A digitalização é apontada como um dos pilares da transição energética. Mas, afinal, medidores inteligentes bastam para tornar redes e serviços inteligentes? Exploro o tema nesse artigo respondendo a um conjunto de perguntas: digitalizar para quê, para quem e a que custo?
O futuro que parecia ficção na "casa dos Jetsons" já começa a entrar na vida real dos moradores da Grande São Paulo. Depois da Enel-SP iniciar a instalação de medidores inteligentes de eletricidade, agora a Sabesp anuncia planos ambiciosos de adotar a tecnologia na água. Passos ainda lentos, mas que revelam um movimento maior: o Ministério de Minas e Energia publicou neste ano a Portaria 111, que define diretrizes para a digitalização das redes de distribuição. O ministro Alexandre Silveira tem pressa. Pediu às distribuidoras que apresentem suas avaliações e planos, boa oportunidade em um momento em que avança a prorrogação de contratos de concessão.
A pergunta é: como garantir que também o consumidor se beneficie dessa onda digital? No país, menos de 5% dos 90 milhões de medidores são inteligentes. Três lições internacionais —e um estudo recente desenvolvido no Brasil— ajudam a iluminar o caminho.
Lição 1
Não é para todos, pelo menos não agora. Planos universais soam inclusivos, mas ignoram realidades distintas. Não faz sentido tratar do mesmo modo o centro de uma metrópole como São Paulo e uma pequena cidade do interior. E mais: a experiência italiana mostra que digitalização deve ser faseada no tempo e no espaço.
A Enel foi pioneira com o programa Telegestore, implantado entre 2001 e 2006, que substituiu 30 milhões de medidores analógicos por digitais. Anos depois, iniciou uma segunda geração (Telegestore 2G), mais sofisticada e com maior interação com os consumidores. A interação com o regulador foi importante para decidir a nova configuração, que se preocupa mais com os benefícios para usuários.

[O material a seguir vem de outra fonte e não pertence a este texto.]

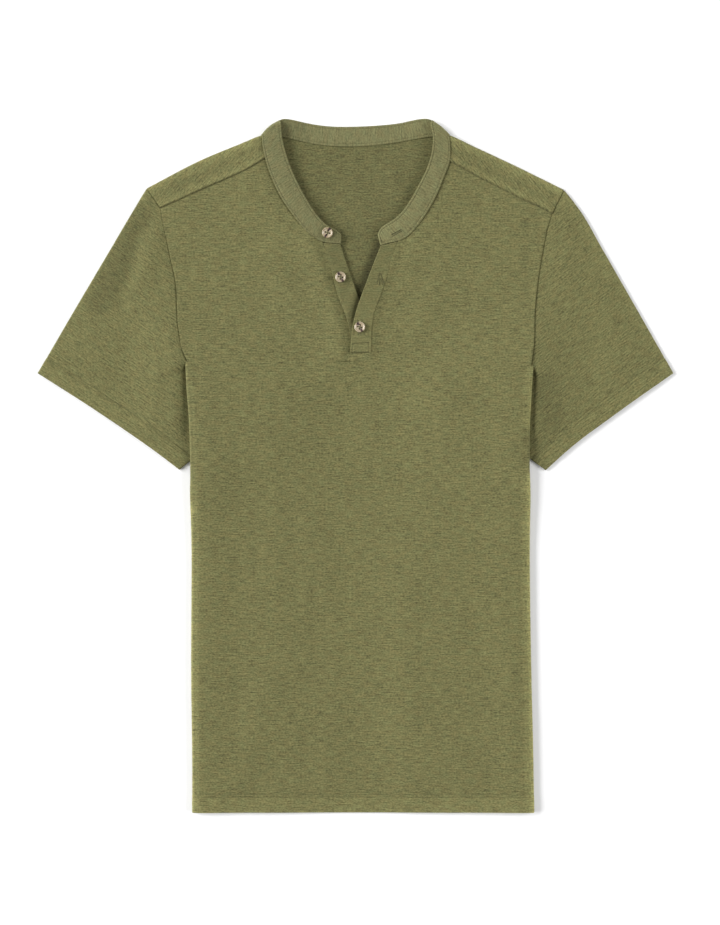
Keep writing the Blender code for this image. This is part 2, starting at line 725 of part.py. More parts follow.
def sleeve_patches(half):
    """Two flat layers, closed along the outer fold and the underarm."""
    gap = Vector((half.sign * SEAM_GAP, 0.0))
    seam = [point + gap for point in (half.armhole + half.armhole_top[1:])[::-1]]
    seam += half.tuck_top[1:]
    outer_table = plan(half.table.sleeve_outer)
    outer_out = side_normal(outer_table[0], outer_table[-1], 1)
    under_out = side_normal(half.armpit, half.underarm_end, -1)
    seam[-1] = half.armpit - under_out * EDGE_INSET
    outer = smooth_path([seam[0]] + [point - outer_out * EDGE_INSET
                                     for point in outer_table[1:]], even(SLEEVE_ALONG))
    underarm = straight(seam[-1], half.underarm_end - under_out * EDGE_INSET,
                        even(SLEEVE_ALONG))
    hem = smooth_path([outer[-1]] + plan(half.table.sleeve_hem[1:-1]) + [underarm[-1]],
                      length_steps(seam))
    grid = fill(seam, hem, outer, underarm)
    back = lay(grid, sleeve_back_height)
    front = lay(grid, sleeve_front_height)
    patches = [back, front]
    for column, out in ((0, outer_out), (-1, under_out)):
        upper = [row[column] for row in front]
        lower = [row[column] for row in back]
        outward = [out.to_3d()] * len(upper)
        patches.append(turn_over(upper, lower, outward, SMALL_FOLD_STEPS))
    return patches


# ---------------------------------------------------------------- neck band, plackets
def crowned(rib, count, crown):
    """Points across a strip, swelling a little between its two edges."""
    points = straight(rib.seam, rib.edge, even(count))
    return [point + Vector((0.0, 0.0, crown * sin(pi * t)))
            for point, t in zip(points, even(count))]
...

Na Europa, a digitalização já percorreu um longo caminho. Cerca de 63% das residências possuem medidores inteligentes, e a expectativa é que esse índice chegue a 78% até 2028. Países como Espanha, Suécia e Finlândia praticamente concluíram a substituição, atingindo cobertura próxima a 100%. Isso mostra que o avanço tecnológico é possível —mas também reforça a lição de que a verdadeira inteligência da rede não vem apenas do equipamento em si, e sim de regulação adequada, desenho tarifário e integração entre diferentes utilities.
Lição 2
Não é tudo igual. Avaliar custo e benefício é essencial. Protocolos europeus de CBA (Cost-Benefit Analysis) mostram que os ganhos podem ir desde redução de custos operacionais (leitura manual dispensada, corte e religação remotos) até vantagens diretas para o consumidor, que pode ajustar seu consumo em função do preço da energia. Mas isso só funciona se o preço refletir a dinâmica do sistema — mais caro no fim da tarde, mais barato num dia ensolarado – o que por aqui ainda não é realidade. Aqui o quadro é outro: a tarifa é a mesma independente da hora do dia para mais de 80 milhões de consumidores – mais de 90% do mercado cativo das distribuidoras.

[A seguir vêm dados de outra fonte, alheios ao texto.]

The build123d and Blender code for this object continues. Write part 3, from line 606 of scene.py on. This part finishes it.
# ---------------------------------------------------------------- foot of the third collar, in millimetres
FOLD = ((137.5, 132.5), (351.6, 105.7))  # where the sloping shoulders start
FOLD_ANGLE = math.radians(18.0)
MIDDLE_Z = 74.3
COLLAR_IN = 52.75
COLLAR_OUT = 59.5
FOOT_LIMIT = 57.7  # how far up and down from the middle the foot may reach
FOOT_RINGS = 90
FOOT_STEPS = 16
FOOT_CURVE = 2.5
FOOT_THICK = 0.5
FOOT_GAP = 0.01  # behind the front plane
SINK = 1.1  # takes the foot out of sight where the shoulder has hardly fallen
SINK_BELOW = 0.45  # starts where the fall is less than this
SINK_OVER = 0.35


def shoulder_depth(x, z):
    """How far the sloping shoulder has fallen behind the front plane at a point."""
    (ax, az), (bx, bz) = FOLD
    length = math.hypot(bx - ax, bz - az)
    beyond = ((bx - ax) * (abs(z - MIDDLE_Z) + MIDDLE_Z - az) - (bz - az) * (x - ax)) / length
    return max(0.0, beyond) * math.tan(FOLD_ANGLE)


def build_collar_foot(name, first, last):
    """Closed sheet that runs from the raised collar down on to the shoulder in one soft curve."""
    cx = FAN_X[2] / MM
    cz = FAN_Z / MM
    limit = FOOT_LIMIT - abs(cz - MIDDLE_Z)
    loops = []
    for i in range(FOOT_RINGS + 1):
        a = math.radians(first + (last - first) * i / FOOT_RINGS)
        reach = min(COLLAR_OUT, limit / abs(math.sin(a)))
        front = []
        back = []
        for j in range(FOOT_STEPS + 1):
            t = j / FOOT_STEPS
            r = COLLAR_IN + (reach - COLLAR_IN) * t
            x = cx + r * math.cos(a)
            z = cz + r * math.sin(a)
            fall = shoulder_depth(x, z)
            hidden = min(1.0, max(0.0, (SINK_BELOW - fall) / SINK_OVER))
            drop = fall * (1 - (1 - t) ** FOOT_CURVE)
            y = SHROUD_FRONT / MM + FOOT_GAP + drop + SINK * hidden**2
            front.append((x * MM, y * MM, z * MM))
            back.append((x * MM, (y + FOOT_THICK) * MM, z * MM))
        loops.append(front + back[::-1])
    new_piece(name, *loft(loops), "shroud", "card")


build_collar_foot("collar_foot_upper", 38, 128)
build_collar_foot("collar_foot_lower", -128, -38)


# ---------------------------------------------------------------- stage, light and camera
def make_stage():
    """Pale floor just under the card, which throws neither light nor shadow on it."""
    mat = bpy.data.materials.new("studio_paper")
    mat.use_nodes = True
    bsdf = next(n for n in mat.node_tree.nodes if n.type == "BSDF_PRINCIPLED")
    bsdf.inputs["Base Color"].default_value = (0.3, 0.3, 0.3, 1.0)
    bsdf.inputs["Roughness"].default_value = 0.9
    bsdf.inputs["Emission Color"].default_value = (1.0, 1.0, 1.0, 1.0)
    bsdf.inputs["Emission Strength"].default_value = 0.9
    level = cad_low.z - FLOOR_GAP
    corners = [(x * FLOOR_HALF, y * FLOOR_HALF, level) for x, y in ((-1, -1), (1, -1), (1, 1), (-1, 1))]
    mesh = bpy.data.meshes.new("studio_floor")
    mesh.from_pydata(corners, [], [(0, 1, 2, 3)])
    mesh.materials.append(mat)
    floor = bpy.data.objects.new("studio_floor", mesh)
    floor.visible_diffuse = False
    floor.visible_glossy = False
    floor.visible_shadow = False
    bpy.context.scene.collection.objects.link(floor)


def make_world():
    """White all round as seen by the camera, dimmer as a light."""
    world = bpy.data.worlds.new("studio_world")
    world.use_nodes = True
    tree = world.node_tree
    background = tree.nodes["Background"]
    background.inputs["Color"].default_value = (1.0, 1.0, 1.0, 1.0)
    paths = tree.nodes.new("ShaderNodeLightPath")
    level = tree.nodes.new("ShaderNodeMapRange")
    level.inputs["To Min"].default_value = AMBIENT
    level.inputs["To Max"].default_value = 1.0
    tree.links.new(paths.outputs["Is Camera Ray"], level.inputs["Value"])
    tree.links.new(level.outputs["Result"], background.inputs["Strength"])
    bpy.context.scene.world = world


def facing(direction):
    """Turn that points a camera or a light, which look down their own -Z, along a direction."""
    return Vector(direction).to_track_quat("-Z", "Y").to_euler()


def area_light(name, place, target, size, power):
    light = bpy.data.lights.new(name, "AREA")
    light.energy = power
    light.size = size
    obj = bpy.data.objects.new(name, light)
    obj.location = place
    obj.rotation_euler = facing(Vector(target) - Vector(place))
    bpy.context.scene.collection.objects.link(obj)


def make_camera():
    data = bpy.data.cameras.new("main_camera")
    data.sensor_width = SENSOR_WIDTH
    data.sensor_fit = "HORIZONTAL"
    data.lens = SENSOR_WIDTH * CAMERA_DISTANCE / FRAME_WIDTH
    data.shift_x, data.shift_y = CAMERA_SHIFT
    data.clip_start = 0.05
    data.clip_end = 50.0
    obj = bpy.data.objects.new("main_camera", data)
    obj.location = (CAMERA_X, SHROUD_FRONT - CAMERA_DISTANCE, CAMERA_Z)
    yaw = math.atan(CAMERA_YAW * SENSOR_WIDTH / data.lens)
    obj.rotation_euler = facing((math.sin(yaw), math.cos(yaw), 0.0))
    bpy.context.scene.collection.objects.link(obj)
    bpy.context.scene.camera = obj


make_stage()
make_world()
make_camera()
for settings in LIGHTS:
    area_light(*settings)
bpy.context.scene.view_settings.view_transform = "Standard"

Estudo aplicado à realidade paulista confirmou esse ponto: os benefícios existem, mas variam conforme a regulação, o desenho tarifário e o engajamento dos usuários. Sem incentivos adequados, boa parte do ganho estimado pode simplesmente se perder. Mas o custo, fica.
Lição 3
Não resolve tudo. Medidores inteligentes não são bala de prata. Experiências em países como Reino Unido e EUA mostram que na prática as expectativas nem sempre se confirmam. Estudos de Brandon e coautores revelam que, mesmo com informação em mãos, quando bate o calor ou o frio, consumidores cedem ao desconforto e reprogramam termostatos, anulando ganhos de eficiência. John List, ao avaliar programas em Michigan, concluiu que não houve impacto significativo sobre o consumo de eletricidade ou gás. A lição é clara: reguladores não devem se apoiar apenas em estimativas de engenharia —comportamento humano importa, e muito.
E não é só na energia. A Sabesp, junto com a Vivo, já planeja medidores inteligentes de água. Isso reforça um ponto: sem convergência e interoperabilidade, corremos o risco de multiplicar equipamentos em cada casa e repassar ao consumidor uma conta ainda maior.
Na casa dos Jetsons, as máquinas eram cheias de promessa, mas viviam falhando. Para evitar esse destino em 2062, precisamos lembrar que a inteligência não está no medidor isolado, mas na do sistema que o conecta.